Some converts have responded by seeking out pan-Orthodox parishes that de-emphasize ethnic identity. Others have pushed Greek Orthodox churches to become more inclusive and less culturally insular.

These tensions raise fundamental questions: Is the Greek Orthodox Church a Greek institution that happens to practice Orthodoxy, or is it an Orthodox institution that happens to be Greek? Can the church preserve Greek culture while also welcoming people who aren’t ethnically Greek?

There are no easy answers, and different parishes handle these questions differently. But the presence of converts forces the church to reckon with its identity in new ways.

The Church’s Role in Cultural Preservation

Despite challenges, the Greek Orthodox Church remains the most important institution for preserving Greek culture in America.

It’s where the Greek language is still spoken. It’s where traditional music is performed. It’s where younger generations learn about Greek history, mythology, and philosophy.

Church-sponsored Greek schools teach children to read and write Greek. Youth organizations like GOYA (Greek Orthodox Youth of America) provide social and leadership opportunities. Cultural festivals introduce non-Greeks to Greek cuisine, dance, and art.

Without the church, many of these cultural practices would disappear. Greek language schools would close. Cultural festivals would end. The social networks that sustain Greek American communities would dissolve.

The church provides infrastructure that individual families cannot. It offers institutional continuity across generations. It creates spaces where Greek culture can be practiced and celebrated.

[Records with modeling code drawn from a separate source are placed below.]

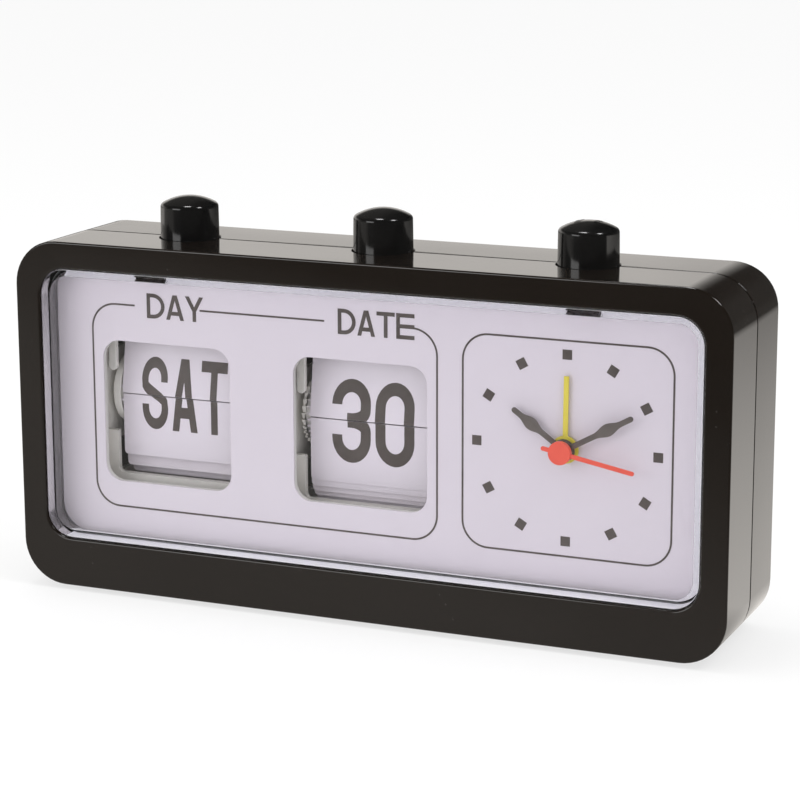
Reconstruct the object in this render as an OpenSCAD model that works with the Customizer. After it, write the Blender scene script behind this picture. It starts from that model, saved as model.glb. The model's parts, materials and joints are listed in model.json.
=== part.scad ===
// Desk clock with a flip-leaf calendar (day and date) and an alarm dial.
// X runs along the width, Y from the front to the back, Z up. The modules are written in the
// case's own frame (y = 0 at the front face, z = 0 at the case's underside); placed() moves
// them so that the origin is on the table, under the middle of the case.

/* [Case] */
// Width of the case
case_w = 180; // [178:0.5:190]
// Height of the case without feet and buttons
case_h = 85.8; // [85:0.2:92]
// Depth of the case
case_d = 38.6; // [38.2:0.2:46]
// Corner radius of the case, seen from the front
corner_r = 11; // [9:0.5:14]
// Wall of both shells
wall = 2; // [1.6:0.1:2.2]
// Depth of the front shell, up to the parting line
part_y = 18.6; // [18.2:0.1:19]
// Gap that shows as the parting line
part_gap = 0.25; // [0.1:0.05:0.4]
// How far the rear shell is set in at the parting line
rear_inset = 0.35; // [0.1:0.05:0.5]
// Height of the feet
foot_h = 1; // [0.6:0.1:3]

/* [Lens] */
// Frame left of and right of the lens
bezel_side = 6.75; // [6.5:0.05:8]
// Frame over the lens
bezel_top = 6.8; // [6.5:0.1:7]
// Frame under the lens
bezel_bottom = 12.3; // [12:0.1:12.6]
// Softened edge of the opening
opening_edge = 0.8; // [0.3:0.1:0.9]
// Outer corner radius of the lens
lens_r = 6.5; // [5:0.5:8]
// Side wall of the lens
lens_wall = 1.7; // [1.2:0.1:2]
// Front plate of the lens
lens_plate = 1.4; // [1:0.1:1.6]
// How far the lens sits behind the bezel face
lens_sink = 0.5; // [0.2:0.1:0.6]

/* [Dial] */
// Depth at which the printed card lies
card_y = 9; // [8.8:0.1:9.2]
// Thickness of the printed card
card_t = 0.4; // [0.2:0.1:0.5]
// Thickness of the moulded dial plate
plate_t = 1.2; // [1:0.1:1.4]
// Width of a calendar window
window_w = 34.4; // [34.2:0.1:36]
// Height of a calendar window
window_h = 35.2; // [34.8:0.1:36]
// Corner radius of a calendar window
window_r = 4.4; // [3.5:0.1:4.5]
// How far the window centres lie under the lens centre
window_drop = 2.35; // [2.1:0.05:2.6]

/* [Calendar] */
// Centre of the weekday unit, from the left side of the case
day_in = 36.1; // [35.8:0.1:36.6]
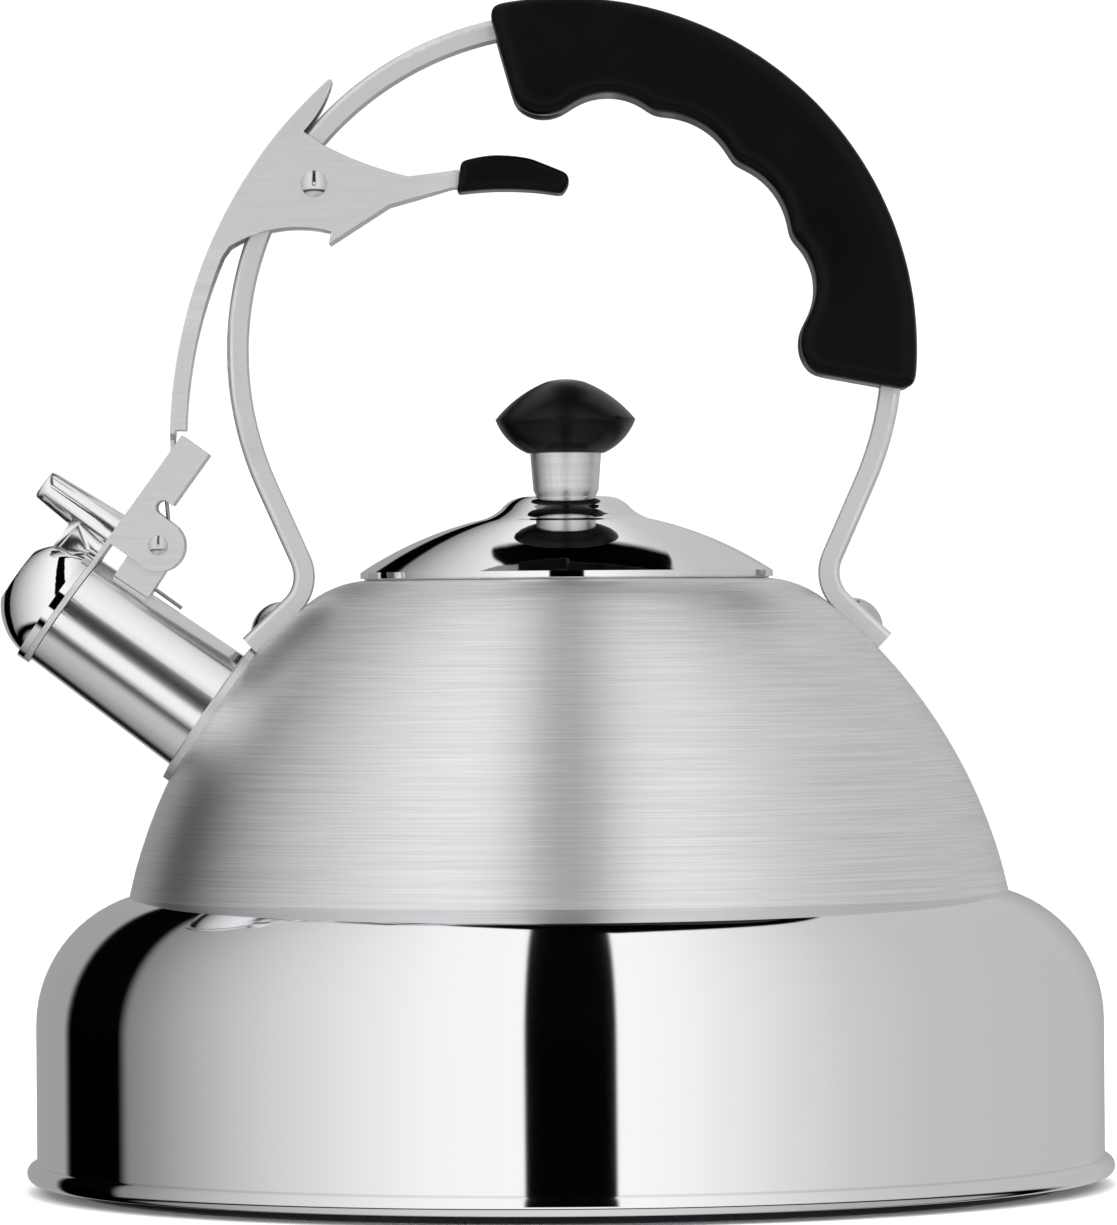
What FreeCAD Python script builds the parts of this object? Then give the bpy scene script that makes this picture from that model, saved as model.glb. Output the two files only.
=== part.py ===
"""Stovetop whistling kettle, as a parametric document. Millimetres, +Z up.

The origin is the centre of the base, where it stands on the hob. The spout points to -X.
Sizes holds the driving dimensions and Derived holds what is worked out from them.
"""

import FreeCAD, Part
import math
import os
import re

import Sketcher
from FreeCAD import Placement, Rotation, Vector

OUT = "parts"
UP = Vector(0, 0, 1)
ACROSS = Vector(0, 1, 0)

SIZES = [
    # body shells
    ("sheet", 0.8, "thickness of the drawn shells"),
    ("wall_radius", 108.0, "outside of the lower shell"),
    ("wall_height", 33.0, "where the lower wall turns into the shoulder"),
    ("shoulder_arc", 27.0, "outside radius of the shoulder"),
    ("seam_radius", 89.0, "where the dome meets the lower shell"),
    ("seam_lap", 4.0, "how far the dome's skirt runs down inside the lower shell"),
    ("bead_radius", 2.0, "rolled bead round the foot"),
    ("bead_height", 3.5, "centre of the bead above the hob"),
    ("floor_height", 4.2, "underside of the lower shell's floor"),
    ("cap_sheet", 0.8, "magnetic steel base cap"),
    ("disc_radius", 99.6, "aluminium disc in the base"),
    ("dome_rise", 59.1, "seam to the start of the crown"),
    ("dome_arc", 104.0, "outside radius of the dome's side"),
    ("crown_run", 12.8, "radial width of the crown round the lid's seat"),
    ("crown_rise", 4.6, "height of the crown"),
    ("crown_arc", 20.5, "outside radius of the crown"),
    ("mouth_radius", 37.2, "inside of the filling mouth"),
    ("seat_width", 2.4, "flat that the lid sits on"),
    ("mouth_depth", 5.0, "depth of the turned-down neck"),
    # lid
    ("rim_gap", 0.3, "lid's outer edge above its seat"),
    ("lid_overlap", 4.6, "how far the lid reaches past the mouth"),
    ("lid_sheet", 0.8, "lid shell"),
    ("lid_rise", 11.9, "lid's seat to the foot of the boss"),
    ("lid_arc", 75.0, "outside radius of the lid's dome"),
    ("lid_edge", 1.2, "upright edge of the lid"),
    ("boss_foot", 18.0, "radius where the boss starts"),
    ("boss_waist", 13.2, "radius where the boss turns from hollow to round"),
    ("boss_top", 8.2, "radius of the boss's flat top"),
    ("boss_mid_rise", 2.3, "boss foot to waist"),
    ("boss_rise", 4.8, "boss foot to top"),
    ("boss_hollow", 9.6, "hollow curve at the boss's foot"),
    ("boss_round", 6.6, "round edge of the boss"),
    ("skirt_gap", 0.4, "lid skirt inside the mouth"),
    ("skirt_depth", 9.0, "lid skirt below the rim"),
    ("ferrule_foot", 6.0, "bottom radius of the knob's ferrule"),
    ("ferrule_low", 6.6, "radius above the ferrule's chamfer"),
    ("ferrule_top", 7.2, "top radius of the ferrule"),
    ("ferrule_height", 8.8, "height of the ferrule"),
    ("knob_foot", 7.8, "bottom radius of the knob"),
    ("knob_radius", 14.2, "edge radius of the knob"),
    ("knob_low", 6.8, "height of the knob's edge above its foot"),
    ("knob_height", 15.0, "whole height of the knob"),
    ("knob_low_arc", 12.0, "flank below the knob's edge"),
    ("knob_top_arc", 25.0, "slope of the knob's top"),
    ("knob_button", 4.0, "radius of the rounded middle of the knob's top"),
    ("button_rise", 0.6, "height of that middle"),
    ("screw_radius", 2.0, "knob screw shank"),
    ("screw_grip", 10.0, "screw thread inside the knob"),
    ("screw_head", 3.9, "knob screw head radius"),
    ("screw_head_height", 2.2, "knob screw head height"),
    ("washer_radius", 6.0, "washer under the boss"),
    ("washer_thick", 0.8, "washer thickness"),
    # spout
    ("spout_tilt", 36.0, "spout axis above the hob, degrees"),
    ("spout_reach", 101.3, "spout mouth from the kettle's axis"),
    ("spout_height", 117.0, "spout mouth above the hob"),
    ("spout_radius", 12.3, "outside of the spout at its mouth"),
    ("spout_flare", 1.0, "radius gained down to the dome"),
    ("spout_length", 34.0, "length over which the flare is measured"),
    ("spout_sheet", 0.9, "spout wall"),
    ("flange_radius", 16.2, "flange round the spout's root"),
    ("flange_thick", 1.4, "flange thickness"),
    # cap hinge, measured from the spout mouth: back along the axis and out from it
    ("hinge_back", 7.7, "hinge pin behind the mouth"),
    ("hinge_out", 21.5, "hinge pin out from the spout axis"),
    ("hinge_pin", 1.2, "hinge pin radius"),
    ("hinge_head", 1.95, "hinge pin head radius"),
    ("pin_gap", 0.05, "running clearance round a pin"),
    ("side_gap", 0.3, "side clearance between hinged plates"),
    ("bracket_sheet", 1.0, "cap bracket and clevis sheet"),
    ("clevis_width", 10.4, "outside width of the fixed clevis"),
    ("clevis_front", 4.0, "front of the clevis behind the mouth"),
    ("clevis_back", 12.3, "back of the clevis behind the mouth"),
    ("clevis_lobe", 4.0, "radius of the clevis round the pin"),
    ("ear_lobe", 5.3, "radius of the bracket's ears round the pin"),
    ("ring_gap", 0.15, "bracket ring in front of the spout mouth"),
    ("ring_thick", 1.2, "bracket ring thickness"),
    ("ring_radius", 13.2, "bracket ring outside radius"),
    ("ring_bore", 9.6, "bracket ring bore"),
    ("strip_top", 42.4, "top of the bracket strip, out from the spout axis"),
    ("strip_flange", 5.4, "depth of the strip's side flanges"),
    ("notch_out", 28.3, "notch above the ear lobe, out from the axis"),
    ("notch_radius", 1.4, "notch radius"),
    ("slot_low", 28.6, "slot foot, out from the axis"),
    ("slot_high", 40.0, "slot head, out from the axis"),
    ("slot_width", 5.6, "slot width"),
    # whistle cap
    ("rim_thick", 1.5, "cap rim flange"),
    ("cap_rim", 13.3, "cap rim radius"),
    ("cap_root", 12.2, "cap bowl radius at its rim"),
    ("cap_depth", 9.3, "cap bowl depth"),
    ("cap_face", 6.0, "radius of the cap's flat face"),
    ("cap_arc", 12.5, "radius of the cap's rounded side"),
    ("cap_wall", 0.8, "cap wall"),
    ("horn_out", 18.1, "whistle horn axis out from the spout axis"),
    ("horn_tip", 15.8, "horn tip in front of the cap rim"),
    ("horn_front", 3.15, "horn radius at its tip"),
    ("horn_back", 4.4, "horn radius at its root"),
    ("horn_bore", 2.3, "steam passage in the horn"),
    ("neck_width", 6.0, "web between horn and cap"),
    ("neck_front", 6.8, "front of that web before the rim"),
    ("plate_thick", 0.6, "whistle plates"),
    ("plate_hole", 1.5, "hole in each whistle plate"),
    ("cup_radius", 8.5, "whistle cup outside radius"),
    ("cup_height", 3.4, "whistle cup height"),
    # handle
    ("bow_radius", 66.3, "handle bow, to the middle of the strap"),
    ("bow_height", 168.7, "centre of the bow above the hob"),
    ("bow_end", 24.0, "where the bow ends below its centre, degrees"),
    ("strap_width", 12.0, "strap width"),
    ("strap_depth", 4.0, "strap depth"),
    ("strap_sheet", 1.0, "strap wall"),
    ("strap_bend", 1.3, "outside radius of the strap's long edges"),
    ("knee_arc", 8.2, "bend of the strap above its foot"),
    ("foot_radius", 58.4, "middle of the foot from the kettle's axis"),
    ("foot_half", 6.4, "foot beyond its rivet"),
    ("foot_bite", 0.35, "how deep the foot's edges are shaped to the dome"),
    ("rivet_radius", 2.0, "foot rivet shank"),
    ("rivet_head", 4.3, "foot rivet head radius"),
    ("rivet_rise", 1.7, "foot rivet head height"),
    ("tail_radius", 3.4, "foot rivet tail radius"),
    ("tail_thick", 1.2, "foot rivet tail thickness"),
    ("foot_washer", 5.4, "inside washer radius"),
    # grip
    ("grip_width", 23.0, "grip width"),
    ("grip_outer", 71.1, "outside of the grip from the bow centre"),
    ("grip_high", 102.3, "upper end of the grip, degrees"),
    ("grip_low", -7.2, "lower end of the grip, degrees"),
    ("grip_ridge", 51.0, "ridge between two fingers from the bow centre"),
    ("finger_pitch", 21.2, "degrees from ridge to ridge"),
    ("finger_arc", 15.8, "radius of a finger hollow"),
    ("end_arc", 13.0, "radius of the first and last hollow"),
    ("swell_radius", 48.4, "start of each end swell from the bow centre"),
    ("swell_end", 50.6, "end of each swell from the bow centre"),
    ("swell_span", 11.6, "degrees taken by each end swell"),
    ("swell_arc", 8.0, "radius of the end swells"),
    ("end_lean", 1.2, "how far each swell stays inside the grip's end, degrees"),
    ("grip_screw", 1.5, "grip screw shank"),
    ("grip_screw_head", 2.8, "grip screw head radius"),
    ("grip_screw_seat", 54.0, "seat of the screw head from the bow centre"),
    ("grip_screw_end", 70.0, "end of the grip screw from the bow centre"),
    # lever
    ("pivot_x", -50.4, "lever pivot"),
    ("pivot_z", 202.6, "lever pivot"),
    ("pivot_pin", 1.6, "lever rivet radius"),
    ("pivot_head", 2.65, "lever rivet head radius"),
    ("lug_lobe", 3.6, "lug radius round the lever rivet"),
    ("back_arc", 100.0, "outside radius of the lever's back"),
    ("back_x", 20.0, "centre of the lever's back"),
    ("back_z", 150.0, "centre of the lever's back"),
    ("lever_sheet", 1.0, "lever sheet"),
    ("spike_end", 132.3, "tip of the lever's top, degrees round its back"),
    ("arm_end", 178.2, "end of the long arm's flanges, degrees round the back"),
    ("cheek_low", 156.8, "foot of the cheeks, degrees round the back"),
    ("tongue_end", 183.3, "end of the tongue, degrees round the back"),
    ("spike_half", 3.0, "half width of the lever's tip"),
    ("arm_half", 4.5, "half width of the long arm"),
    ("arm_depth", 3.2, "depth of the long arm"),
    ("tongue_half", 2.3, "half width of the tongue"),
    ("trigger_half", 4.6, "half width of the trigger arm"),
    ("trigger_reach", 49.0, "trigger end in front of the pivot"),
    ("sleeve_width", 13.0, "width of the soft sleeve"),
    ("sleeve_start", 28.6, "start of the sleeve in front of the pivot"),
    ("sleeve_end", 51.8, "end of the sleeve in front of the pivot"),
    # return spring
    ("spring_wire", 0.4, "spring wire radius"),
    ("spring_coil", 2.4, "spring coil mean radius"),
    ("spring_pitch", 1.7, "spring pitch"),
    ("spring_turns", 4, "whole turns of the spring"),
    ("spring_lean", 49.3, "how far past a whole turn the free leg leaves, degrees"),
]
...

But the church can’t do this work alone. Cultural preservation requires buy-in from families, communities, and younger generations. It requires adapting traditions to fit contemporary life while maintaining their core meaning.

The Greek Orthodox Church in America is navigating this balance—between tradition and change, faith and culture, preservation and adaptation. It’s a challenging path, but one that millions of Greek Americans continue to walk, finding in the church a connection to something larger than themselves.